Your snow lady is so cute! I used to live in Portland and really miss the green and the beautiful flowers, it almost made the gray and rainy days worth it!

Nita said...

funny how just seeing the pictures of your green house makes an instant connection to my nose. I can actually smell those tomato vines! That crisp smell they give off when you pinch off a sucker...

Marei said...

I had rosemary plants that were over 8 feet in diameter when I lived in the hot country...and I mean over 100 degrees for weeks (and weeks) on end. Keep 'em dry and threaten to kill them every so often and I guarantee they'll live.

kc said...

Your irises and rhodies are truly spectacular & beautiful, thanks for sharing!! Your tomatoes are coming along nicely - we just started harvesting ours, and tonight we had home-grown tomatoes & cukes, picked fresh this morning...yum yum!

We are too hot & dry for irises here, but they are among my very favorite! Our rosemary was finally wiped out by our last cold snap...oh well...our parsley, basil, chives & thyme are more than making up for it. Our parsley is even playing host to 3 VERY large monarch butterfly caterpillars. I can't wait for them to hatch out. They don't eat much at all, so we are enjoying watching them grow at lightning speed.
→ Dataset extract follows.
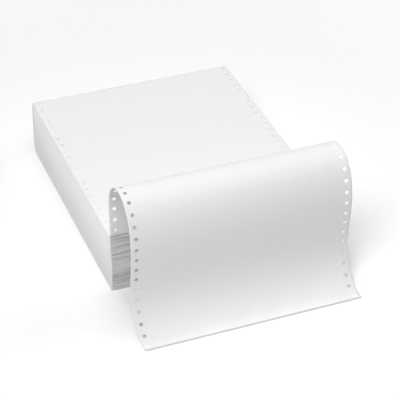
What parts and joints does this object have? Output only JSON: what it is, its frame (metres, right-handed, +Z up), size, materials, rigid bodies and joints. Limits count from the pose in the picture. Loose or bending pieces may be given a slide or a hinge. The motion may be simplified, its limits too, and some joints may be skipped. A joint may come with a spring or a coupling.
{
  "type": "fanfold continuous form paper",
  "caption": "Pack of blank fanfold continuous form paper with sprocket holes down both margins, its top page lifted off, arched over the front folds and laid down in front.",
  "frame": {"origin": "middle of the pack's underside", "axes": "+Z up through the pack, +X along the folds, -Y the side that the loose page falls over"},
  "size_m": [0.24, 0.385, 0.1452],
  "materials": {
    "paper": "uncoated white bond paper"
  },
  "bodies": {
    "root": {"fanfold_paper": "paper"}
  },
  "joints": []
}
I'm glad you've decided to add a kitty to each square - wouldn't be right without one, imho.

Brown Family said...

My daughter grows herbs in her yard and always has beautiful Rosemary! I am amazed because I cannot grow anything!


quiltzyx said...

Everything is looking good! Maybe Rosemary likes to be root-bound? I guess we'll find out.
I'm glad the snow lady's Lucille-Ball-color hair isn't going to fall out. Then, again, she could always wear different hats, right?